「あの人は心が温かい」と言われるのは最大の賛辞ではないか、ということをテーマにします。「熱い」ではなく「温かい」です。まず、二つのエピソードをあげましょう。
一つ目です。
「心が温かい」という表現がとても似合うのが、ぼくがイタリア生活のはじめにトリノでお世話になった人生の師匠ともよぶべき宮川秀之さんです。2年前、「非日常で贅沢な冒険こそが『究極のラグジュアリー』なのか?」でも紹介しました。1960年にバイクでイタリアにたどり着き、トリノのモーターショーでイタリア人の女性に一目ぼれ。2人は恋におち結婚の末、4人の実の子どもの他に韓国、インド、イタリアの子を養子として育てた人です。
実業家として成功をおさめ、日本の自動車業界発展をデザインから側面支援をした功績で「日本自動車殿堂」にも入っています。ビジネス上の成果だけでなく、イタリアやアフリカの困った人たちに手を差し伸べる社会活動を続けてきました。現在はトスカーナでワイナリーを経営しています。
ぼくがトリノで生活をはじめて間もない頃、現地のモーターショー会場で日本から来た人と偶然会いました。自動車雑誌に知的なコラムを連載している、ぼくも憧れていた自動車業界のコンサルタントです。宮川さんのことも良く知るその人と雑談しているなかで、彼は「宮川さんって心の温かい人ですよね」と呟きました。
その時、ぼくの心が満ち足りた感じになった。30年以上を経てそれを思い出し、「そうだ、こんなにも得難い人の傍にいるのだ」と気づいたのでした。「熱い人」はたくさんいるけれど、「温かい人」はあまりいないと思っていたのです。
二つ目のエピソードをあげます。
長くイタリアで生活してきて思うのは、熱さと温かさのバランスの妙が効いている社会であることです。「イタリア人は情熱的」と他国の人だけでなく自国の人も言います。自分の信じるところにエネルギーを集中的に注入するのを厭わない。そういう人と知り合う確率が高いです。しかし、イタリアで生活する、あるいは旅をすれば分かるでしょうが、温かいと感じる経験をすることが少なくありません。
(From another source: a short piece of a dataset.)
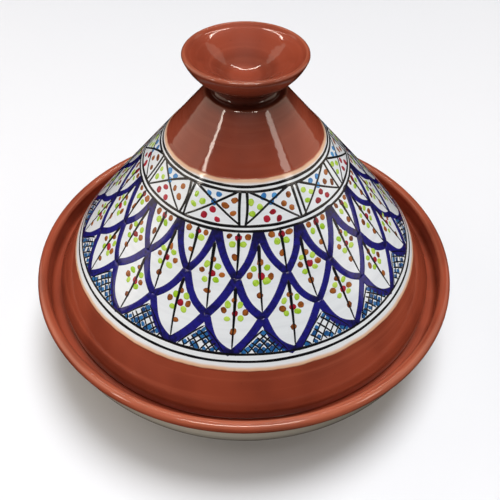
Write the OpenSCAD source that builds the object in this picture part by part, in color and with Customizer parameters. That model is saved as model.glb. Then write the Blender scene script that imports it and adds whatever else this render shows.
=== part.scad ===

今は20代前半になる子どもが小さな時代、毎年の夏、バカンスをどこで生活するかは大きなテーマでした。できるだけ自然豊かな環境が良いと思い、南仏の海岸やオーストリアのアルプスの麓を最初は選びました。すると、現地で見知らぬ人から受ける子どもへの対応は、ミラノでのそれより非寛容的であると感じました。レストランであれ、宿泊先であったアパートであれ、です。